Mohit, Webster-Roy clash in education debate

The content originally appeared on: Trinidad and Tobago Newsday

Minister in the Office of the Prime Minister Ayanna Webster-Roy. –

MEMBER of Parliament for Tobago East Ayanna Webster-Roy defended the TT education system in a sitting of the House of Representatives on Friday.

Webster-Roy clashed with opposition MP for Chaguanas East Vandana Mohit who led the Opposition on Friday in its attempt to pass a private motion condemning what it described as the Government’s mismanagement of the education system.

Mohit led off the debate on Friday, submitting that quality education should be afforded to all in TT, but was not.

Armed with articles from newspapers from as far back as 2016, Mohit said several issues such as functional illiteracy, high-school dropouts, underachievement by boys in schools, the relevance of the school curriculum and education for diverse or special learners were systematic issues that have not yet been dealt with by the current government. She added that poor school infrastructure and the lack of provision of education for special needs students were also issues that the Government had failed to address.

“These issue are a stark reflection of the Government’s negligence in maintaining a conducive learning environment for our students,” she said.

“Members who spoke before on this motion would have spoken on an all-of-government approach. An all-of-government approach would have meant that you would have little to none of these problems – of crumbling walls, leaking roofs, inadequate facilities facing our student population.”

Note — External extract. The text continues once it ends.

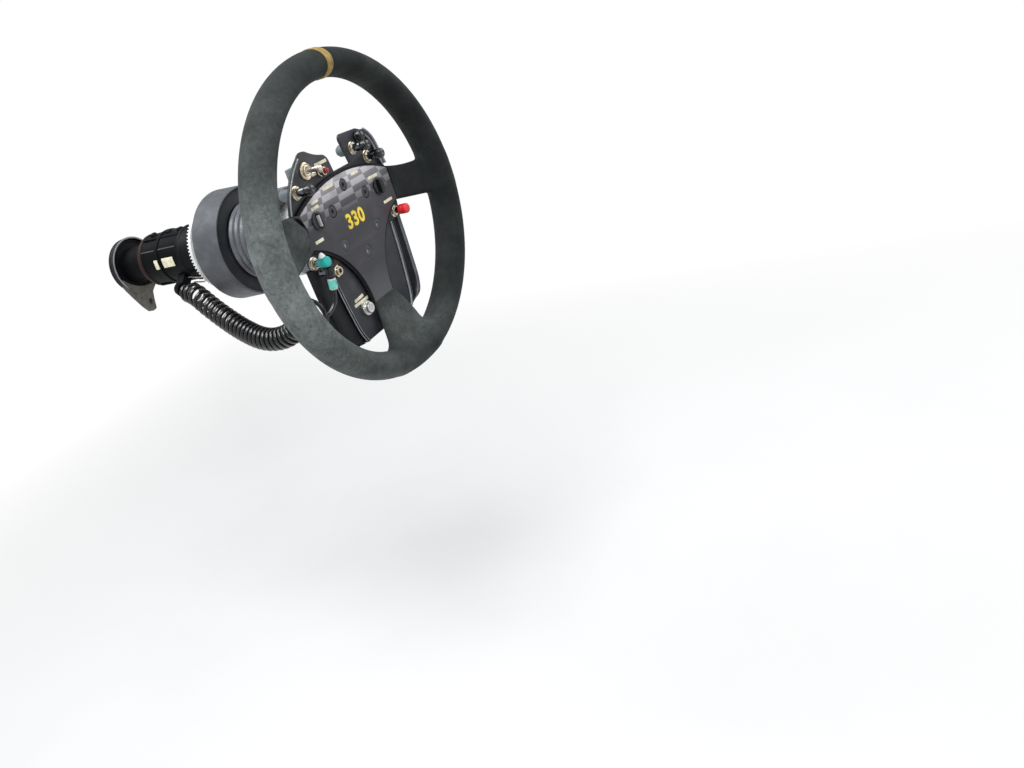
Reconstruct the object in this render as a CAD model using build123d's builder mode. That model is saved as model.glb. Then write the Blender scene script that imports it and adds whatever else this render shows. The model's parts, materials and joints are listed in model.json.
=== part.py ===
"""Steering wheel of a race car, on the head of its steering column.

Millimetres. +Z is twelve o'clock on the wheel, +Y runs down the column away from the
driver, and +X is to the driver's right. The origin is on the steering axis, in the rear
face of the column's mounting flange.
"""
import os
from math import cos, pi, radians, sin, tan

from build123d import *

os.makedirs("parts", exist_ok=True)

# Driving dimensions
RIM_DIAMETER = 327.0
GRIP_HALF_WIDTH = 14.0
GRIP_HALF_DEPTH = 18.1
GRIP_LEAN = -3.8
RIM_Y = -345.0
RIM_RADIUS = RIM_DIAMETER / 2 - GRIP_HALF_WIDTH
BOLT_CIRCLE = 70.0
SHAFT_RADIUS = 10.0
RUNNING_CLEARANCE = 0.05

# Depths of the plates behind the rim's own plane
FACE_FRONT = RIM_Y + 13.0
FACE_BACK = FACE_FRONT + 1.5
HUB_BACK = FACE_BACK + 4.0
CARRIER_BACK = HUB_BACK + 3.0

# Face plate
PLATE_TOP = 46.2
PLATE_SHOULDER = 28.5
PLATE_SIDE = 79.0
PLATE_WAIST = -4.5
PLATE_FOOT = -84.0
PLATE_FOOT_HALF = 17.0
HUB_PLATE_MARGIN = 2.8

# Switch carrier
WING_FOOT = -115.0
WAIST_Z = 49.5
CHEEK_FRONT = HUB_BACK - 1.0
CHEEK_BACK = HUB_BACK + 9.0
LIP_HEIGHT = 4.5

# Cup and toothed ring behind the bellows
CUP_FRONT_Y = RIM_Y + 147.0
CUP_BACK_Y = RIM_Y + 181.0
CUP_FRONT_RADIUS = 57.6
CUP_BACK_RADIUS = 59.2
CUP_LIP = 1.2
GEAR_FRONT_Y = RIM_Y + 197.5
TOOTH_FRONT_Y = RIM_Y + 200.3
GEAR_BACK_Y = RIM_Y + 202.5

# Column head
COLUMN_FRONT_Y = RIM_Y + 207.0
COLUMN_RADIUS = 30.0
HOUSING_BACK_Y = RIM_Y + 301.0
HOUSING_BACK_RADIUS = 28.2
TUBE_RADIUS = 20.0
BEARING_RADIUS = 14.0
BEARING_LENGTH = 12.0
FLANGE_FRONT_Y = -5.0
FLANGE_BOLT_CIRCLE = 50.0
FLANGE_HOLE_RADIUS = 2.75
RING_FRONT_Y = RIM_Y + 336.0
RING_RADIUS = 32.6
RING_WALL = 2.6
SHAFT_END_Y = 20.0
SHAFT_END_RADIUS = 8.7

# Coiled cord and its plain tail
COIL_DIAMETER = 24.6
CORD_DIAMETER = 4.4


def front(y):
    """Plane across the steering axis at y: its x is +X, its y is +Z, it faces the driver."""
    return Plane.XZ.offset(-y)


def finish(name, part):
    """Label one piece and write it."""
    part.label = name
    export_step(part, f"parts/{name}.step")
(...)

“An all-of-government approach would mean that you would have an actual school to attend on a daily basis, not a community centre.”

“How can we as representatives or as the government expect our youth to thrive and excel when they are forced to endure such substandard conditions?”

She referred to a joint select committee (JSC) meeting on social services which said teachers at early education schools had cited an increase in children with psycho-educational and development challenges.

The report said the Ministry of Education faced an overall deficiency in screening and evaluating students with learning challenges. The deficiency was caused by staff shortages.

Mohit also brought up the SEA results, pointing to a Ministry of Education statement which indicated a marginally lower pass rate.

She highlighted that this year, the percentage of students scoring 30 per cent or below was 14.39 per cent compared to 13.55 per cent in 2023. The percentage of students scoring above 90 per cent in 2024 was 1.2 per cent as compared to 2.11 per cent in 2023.

“The ministry really needs to assess and say whether the programmes they have put in place are working properly because the results of the SEA 2024 are indicating that they are not,” she said.

In response, Webster-Roy said Minister of Education Dr Nyan Gadsby Dolly, in her response to the motion, laid out how the government was working to ensure children with special needs were included in the classroom setting.

“Instead of having separate spaces, we are looking at integration and inclusion,” Webster-Roy said. “Studies have shown that inclusion as well as integration benefits not only special needs children but all the children in the classroom.”

She responded to the Mohit’s assertion that there were no technical/vocational programmes, saying Government was using the whole-of-government approach specifically with technical/vocational education.

“If the member would actually look at what is being done by the Government, she would recognise the number of training programmes that the member would have identified are currently being rolled out by a number of different agencies,” Webster-Roy said.

She referenced the Ministry of Youth Development and National Service and programmes through that ministry for training toward alternative industries such as oil and gas, renewables and artificial intelligence.

“We have Fuse, which is the introductory linesman training programme. We have the aquaculture and co-operatives training programme. We have the Civilian Conservation Corps. We have the alternative learning and life-skill-enhancement training programme,” she said.

“Through the Ministry of Sport and Youth Development there are a number of training initiatives made available for young people in TT. So, the opportunities are there. They may not be coming through the Ministry of Education but as cohesive, integrated, well-oiled machinery that is being led by the Prime Minister, we have ensured that opportunities for training are made available across government.”

She said the Government would continue to build on the work it had already started, to ensure that children continued to inherit better education systems year-on-year.

The two still found time for picong, with both members admonishing the other’s party for being involved in outbreaks of violence in schools.

Mohit in her presentation took the Government to task, bringing up a fracas at a PNM Moruga-Tableland constituency meeting at the Fifth Company Baptist School hall on Thursday.

“What can you really expect in terms of meaningful changes when you have reports in the newspaper today of a school in Moruga where a PNM party group fought in a school? What can you expect when you have a party group chairman saying it was ‘plenty lash’ and ‘big bacchanal? You know which school? Fifth Company Baptist School.”

After being cautioned by Speaker Brigid Annisette-George, Mohit added, “I think that school needs a peace pole.”

Webster-Roy lashed back, saying people in glass houses should not throw stones. She immediately turned to another newspaper article from June 16, where a UNC councillor was assaulted in Penal.

“’Councillor (name called) shows a burst lip after he was attacked at a Penal Government School during voting for the UNC internal elections…” she said reading from the newspaper article.

She said the violent clash between two supporters of opposing slates during the Opposition’s internal election left one man “bleeding and bruised.”

“This is a very serious motion and you opened the door for it to become a mockery,” she told Mohit.